→ Work to be completed: Below are the records; copy each line in them that holds the word "object".

→ Source material:
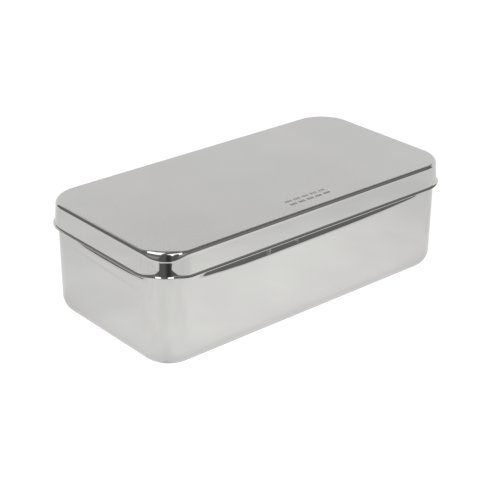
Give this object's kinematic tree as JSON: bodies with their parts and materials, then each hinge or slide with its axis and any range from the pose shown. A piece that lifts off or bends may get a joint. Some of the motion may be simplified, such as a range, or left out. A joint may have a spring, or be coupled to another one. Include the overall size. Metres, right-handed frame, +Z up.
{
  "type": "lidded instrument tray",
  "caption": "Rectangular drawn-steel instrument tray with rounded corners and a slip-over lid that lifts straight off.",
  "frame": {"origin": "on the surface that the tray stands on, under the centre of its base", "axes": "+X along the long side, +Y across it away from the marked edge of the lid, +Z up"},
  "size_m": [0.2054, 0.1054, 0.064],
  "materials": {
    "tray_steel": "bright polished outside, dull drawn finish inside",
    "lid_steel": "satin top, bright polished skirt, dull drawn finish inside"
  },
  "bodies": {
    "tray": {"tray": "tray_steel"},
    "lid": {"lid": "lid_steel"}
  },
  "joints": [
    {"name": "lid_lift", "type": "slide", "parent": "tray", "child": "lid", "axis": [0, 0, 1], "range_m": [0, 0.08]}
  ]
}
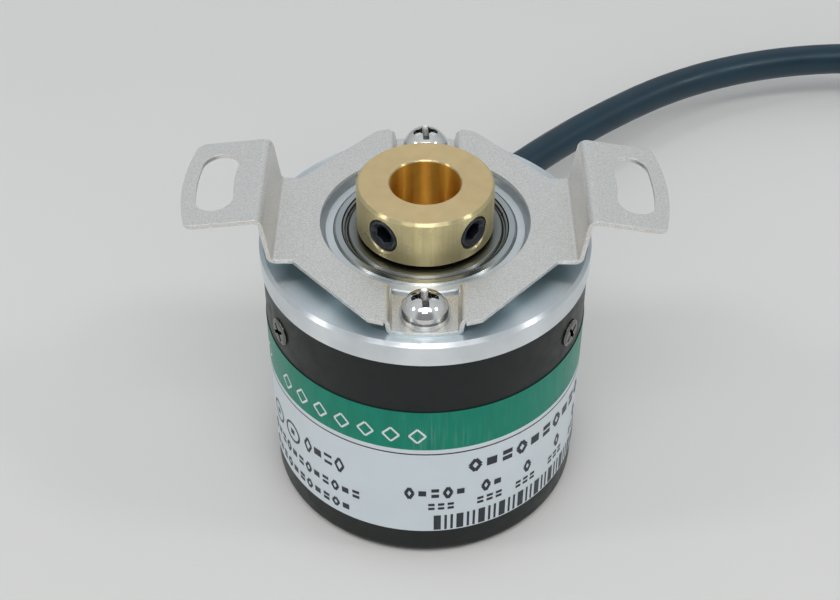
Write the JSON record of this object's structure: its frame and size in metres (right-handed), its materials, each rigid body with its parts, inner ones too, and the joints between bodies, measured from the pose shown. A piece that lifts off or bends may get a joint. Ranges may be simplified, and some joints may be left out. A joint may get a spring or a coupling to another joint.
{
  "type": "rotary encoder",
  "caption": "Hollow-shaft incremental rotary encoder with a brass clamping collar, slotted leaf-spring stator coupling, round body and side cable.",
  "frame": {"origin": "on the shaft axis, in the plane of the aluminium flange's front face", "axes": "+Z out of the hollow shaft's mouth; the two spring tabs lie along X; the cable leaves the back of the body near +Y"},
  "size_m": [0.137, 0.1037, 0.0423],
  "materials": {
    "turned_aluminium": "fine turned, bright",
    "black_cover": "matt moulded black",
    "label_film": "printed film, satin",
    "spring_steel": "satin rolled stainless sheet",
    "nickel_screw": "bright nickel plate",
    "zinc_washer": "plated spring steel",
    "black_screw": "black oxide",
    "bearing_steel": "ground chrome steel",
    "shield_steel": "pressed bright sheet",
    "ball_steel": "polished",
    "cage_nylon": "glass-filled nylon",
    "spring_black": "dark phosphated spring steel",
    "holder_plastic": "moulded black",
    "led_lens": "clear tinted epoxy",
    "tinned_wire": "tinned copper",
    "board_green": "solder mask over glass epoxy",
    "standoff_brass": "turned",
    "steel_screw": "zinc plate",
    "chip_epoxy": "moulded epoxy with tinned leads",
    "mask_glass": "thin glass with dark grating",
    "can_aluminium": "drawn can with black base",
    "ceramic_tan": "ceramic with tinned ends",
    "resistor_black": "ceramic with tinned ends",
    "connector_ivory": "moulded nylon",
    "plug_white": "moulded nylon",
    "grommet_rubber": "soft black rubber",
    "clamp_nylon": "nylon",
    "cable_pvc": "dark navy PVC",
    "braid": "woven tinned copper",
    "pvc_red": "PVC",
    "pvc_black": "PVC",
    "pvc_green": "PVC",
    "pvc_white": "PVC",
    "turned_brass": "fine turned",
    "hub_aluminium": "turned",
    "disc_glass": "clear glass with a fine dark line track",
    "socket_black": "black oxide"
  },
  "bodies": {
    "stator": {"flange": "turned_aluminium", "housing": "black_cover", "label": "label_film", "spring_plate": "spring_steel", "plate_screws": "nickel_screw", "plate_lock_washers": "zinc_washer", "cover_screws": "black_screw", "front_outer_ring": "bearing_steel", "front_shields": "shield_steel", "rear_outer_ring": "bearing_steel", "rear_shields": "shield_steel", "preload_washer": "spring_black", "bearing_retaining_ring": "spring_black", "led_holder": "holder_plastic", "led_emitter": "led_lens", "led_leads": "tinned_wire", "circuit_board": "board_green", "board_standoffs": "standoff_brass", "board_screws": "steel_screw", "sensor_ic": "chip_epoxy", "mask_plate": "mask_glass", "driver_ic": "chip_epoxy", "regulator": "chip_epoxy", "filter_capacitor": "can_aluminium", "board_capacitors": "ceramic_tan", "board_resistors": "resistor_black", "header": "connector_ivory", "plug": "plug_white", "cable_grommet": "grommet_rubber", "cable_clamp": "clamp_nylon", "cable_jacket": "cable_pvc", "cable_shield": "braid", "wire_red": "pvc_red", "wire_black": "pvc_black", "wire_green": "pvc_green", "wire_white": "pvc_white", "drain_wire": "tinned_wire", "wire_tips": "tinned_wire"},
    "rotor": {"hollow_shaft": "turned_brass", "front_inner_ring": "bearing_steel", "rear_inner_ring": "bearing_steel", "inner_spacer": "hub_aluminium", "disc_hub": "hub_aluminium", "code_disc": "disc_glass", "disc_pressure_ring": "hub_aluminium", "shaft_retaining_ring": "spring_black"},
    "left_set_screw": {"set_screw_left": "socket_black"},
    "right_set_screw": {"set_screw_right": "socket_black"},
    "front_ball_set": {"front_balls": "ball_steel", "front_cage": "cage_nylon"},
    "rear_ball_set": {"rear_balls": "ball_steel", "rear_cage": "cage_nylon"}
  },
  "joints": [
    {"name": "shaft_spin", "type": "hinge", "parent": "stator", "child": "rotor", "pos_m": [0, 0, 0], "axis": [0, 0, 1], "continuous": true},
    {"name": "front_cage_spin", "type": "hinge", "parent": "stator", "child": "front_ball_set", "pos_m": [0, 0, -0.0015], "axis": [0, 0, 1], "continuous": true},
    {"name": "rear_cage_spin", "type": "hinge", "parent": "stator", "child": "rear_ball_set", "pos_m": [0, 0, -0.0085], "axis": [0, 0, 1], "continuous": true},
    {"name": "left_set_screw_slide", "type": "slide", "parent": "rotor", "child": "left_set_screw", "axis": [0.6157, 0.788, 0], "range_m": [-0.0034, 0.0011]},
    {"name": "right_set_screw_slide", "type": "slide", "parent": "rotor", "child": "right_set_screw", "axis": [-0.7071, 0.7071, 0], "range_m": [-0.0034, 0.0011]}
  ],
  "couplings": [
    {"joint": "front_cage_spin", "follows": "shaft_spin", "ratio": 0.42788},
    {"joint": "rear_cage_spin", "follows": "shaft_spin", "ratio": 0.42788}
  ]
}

→ Exercise result:
Give this object's kinematic tree as JSON: bodies with their parts and materials, then each hinge or slide with its axis and any range from the pose shown. A piece that lifts off or bends may get a joint. Some of the motion may be simplified, such as a range, or left out. A joint may have a spring, or be coupled to another one. Include the overall size. Metres, right-handed frame, +Z up.
Write the JSON record of this object's structure: its frame and size in metres (right-handed), its materials, each rigid body with its parts, inner ones too, and the joints between bodies, measured from the pose shown. A piece that lifts off or bends may get a joint. Ranges may be simplified, and some joints may be left out. A joint may get a spring or a coupling to another joint.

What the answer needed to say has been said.